The pension income exemption will be repealed starting in 2024. Instead, Montana’s residents aged 65 and older will be able to deduct up to $5,500 of their total income (after 2024, this fixed amount will be annually adjusted for inflation).
Furthermore, beginning in 2022, the highest rate on taxable income over $17,400 will be 6.75%.
7. New Mexico
Starting this year, the Land of Enchantment provides a temporary and limited tax break for military retirees. Let’s say you live in New Mexico and you’re a military retiree. If you receive a military retirement pay of up to $10,000, you won’t have to pay any taxes (exemption available during the 2022 tax year).

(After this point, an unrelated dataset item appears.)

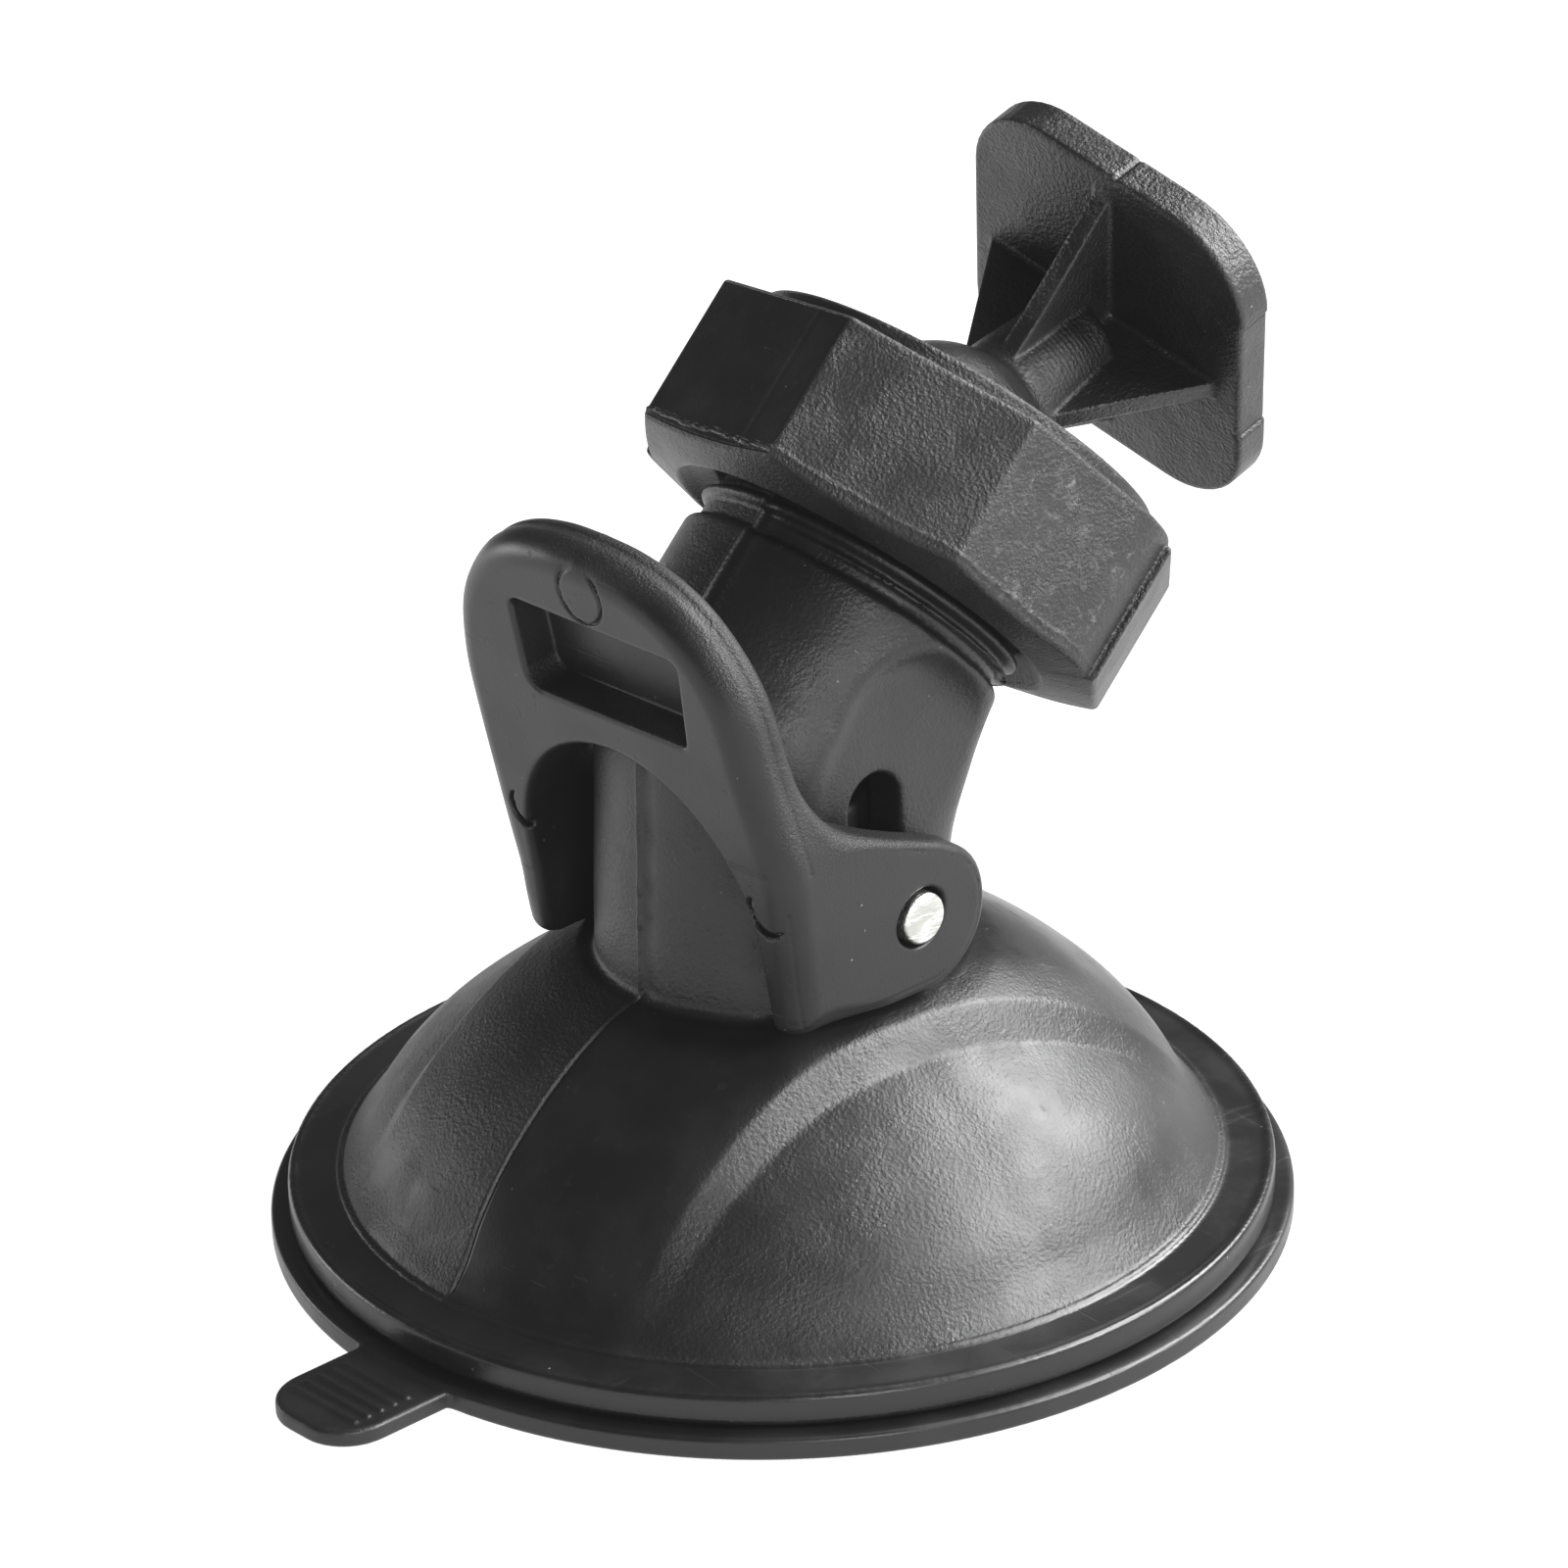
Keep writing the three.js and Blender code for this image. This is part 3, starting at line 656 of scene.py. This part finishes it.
SLOT_TOP, SLOT_BOTTOM, SLOT_HALF = 27.9, 18.7, 1.8
BORE_RADIUS, BORE_BOTTOM, BORE_TOP = 5.8, 8.0, 33.2
SOCKET_RADIUS = 7.5

# Profiles as (radius, height)
FLANGE_EDGE = [
    (0, FLANGE_BOTTOM), (FLANGE_RADIUS - 0.25, FLANGE_BOTTOM),
    (FLANGE_RADIUS, FLANGE_BOTTOM + 0.2), (FLANGE_RADIUS, FLANGE_TOP - 0.35),
    (FLANGE_RADIUS - 0.08, FLANGE_TOP - 0.1), (FLANGE_RADIUS - 0.25, FLANGE_TOP),
    (FLANGE_RADIUS - 0.45, FLANGE_TOP - 0.02), (FLANGE_RADIUS - 0.6, FLANGE_TOP - 0.1)]
FOOT_BEAD = [
    (FOOT_RADIUS + 0.2, FLANGE_TOP + 0.1), (FOOT_RADIUS + 0.14, FLANGE_TOP + 0.26),
    (FOOT_RADIUS, FLANGE_TOP + 0.33), (FOOT_RADIUS - 0.17, FLANGE_TOP + 0.27)]
BELL_TOP = [
    (23.3, 3.75), (22.3, 5.1), (21.2, 7.15), (19.8, 9.1), (18.2, 10.8), (16.2, 12.55),
    (14.2, 13.95), (12.1, 15.1), (10.4, 15.7)]
CHAMBER_TOP = [
    (CHAMBER_RADIUS, 1.5), (20.4, 4.4), (18, 7.9), (15, 10.9), (12, 13), (8, 13.5), (0, 13.6)]


def tower_frame(y, z):
    """Distances along the tower from the bend, and across it towards the back."""
    return y * SIN_T + (z - BEND) * COS_T, y * COS_T - (z - BEND) * SIN_T


def sunk(point):
    """A point of the bell's profile, sunk by a depth that fades out towards the foot."""
    radius, height = point
    depth = CHEEK_DEPTH * (1 - min(1, max(0, (radius - 10) / 12.4)) ** 2.2)
    return radius - 0.6 * depth, height - 0.75 * depth


BELL_HIGH = Outline(FLANGE_EDGE + FOOT_BEAD + spline(BELL_TOP) + [(9.6, 15.75), (0, 15.8)])
BELL_LOW = Outline(FLANGE_EDGE + FOOT_BEAD + spline([sunk(q) for q in BELL_TOP])
                   + [(8.6, 14.9), (0, 14.9)])
CHAMBER = Outline([(0, -3), (CHAMBER_RADIUS, -3), (CHAMBER_RADIUS, 1.5)] + spline(CHAMBER_TOP))
SCOOP = Outline([(-12, NECK_FLAT_BOTTOM), (14, NECK_FLAT_BOTTOM), (14, 25.1), (9.1, 29.7)]
                + arc(SCOOP_ALONG * SIN_T, BEND + SCOOP_ALONG * COS_T, SCOOP_RADIUS, 40, 134, 30)
                + [(-8.4, 24), (-12, 20)])
SLOT = Outline(arc(PIN_Y, SLOT_TOP - SLOT_HALF, SLOT_HALF, 0, 180, 16)
               + arc(PIN_Y, SLOT_BOTTOM + SLOT_HALF, SLOT_HALF, 180, 360, 16))


def bell(x, y, z):
    """A raised band runs front to back over the bell, and the cheeks beside it are sunk."""
    r = np.hypot(x, y)
    crease = CHEEK_EDGE + 0.065 * (y + 8 + np.hypot(y + 8, 2))
    t = (np.abs(x) - crease) / CHEEK_EDGE_WIDTH + 0.5
    sink = 0.5 * (np.hypot(t, 0.07) - np.hypot(t - 1, 0.05) + 1)
    return BELL_HIGH(r, z) * (1 - sink) + BELL_LOW(r, z) * sink


def neck_and_tower(x, y, z):
    """The round neck, its elbow and the leaning tower, with a fillet in the bend's back."""
    along, across = tower_frame(y, z)
    taper = (NECK_FOOT_RADIUS - NECK_RADIUS) * ramp(z, 16, BEND)
    neck = both(np.hypot(x, y) - (NECK_FOOT_RADIUS - taper), z - BEND)
    elbow = distance3(x, y, z - BEND) - NECK_RADIUS
    swell = NECK_RADIUS + (TOWER_RADIUS - NECK_RADIUS) * ramp(along, 0, 4)
    tower = both(both(np.hypot(x, across) - swell, along - TOWER_LENGTH, 0.45), -along)
    return either(np.minimum(neck, elbow), tower, TOWER_FILLET * ramp(y, 1.5, 7.5))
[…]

The exemption level will be raised to $20,000 in 2023, then to $30,000 for 2024 to 2026. The exception, however, will expire in 2026.
Below you can find more specific tax details:
- Lowest tax rate: 1.7% (on taxable income up to $8,000 for married joint filers and $5,500 for single filers)
- Highest tax rate: 5.9% (on taxable income of more than $315,000 for married joint filers and more than $210,000 for single taxpayers).
Also, people aged 65 or over may qualify for an $8,000 general income exemption if their adjusted gross income is less than $28,500 for singles or $51,000 for married joint filers. If you’re a centenarian, your entire income is tax-free.
8. Oklahoma
As a military retiree in Oklahoma, you have to pay state taxes on your pension. Luckily, compared with other US states, it’s really not much.
Veterans in Oklahoma can deduct either $10,000 or 75% of their military retirement benefits from their taxable income. Any option from these two is pretty convenient. There is one thing though: the exemption only applies if the military retired pay is included in the federal adjusted gross income.
These are the tax rates as follows:
- Lowest tax rate: 0.25% (on taxable income of up to $2,000 for married couples filing jointly and $1,000 for single taxpayers)
- Highest tax rate: 4.75% (on taxable income of up to $12,200 for married couples filing jointly and $7,200 for single taxpayers).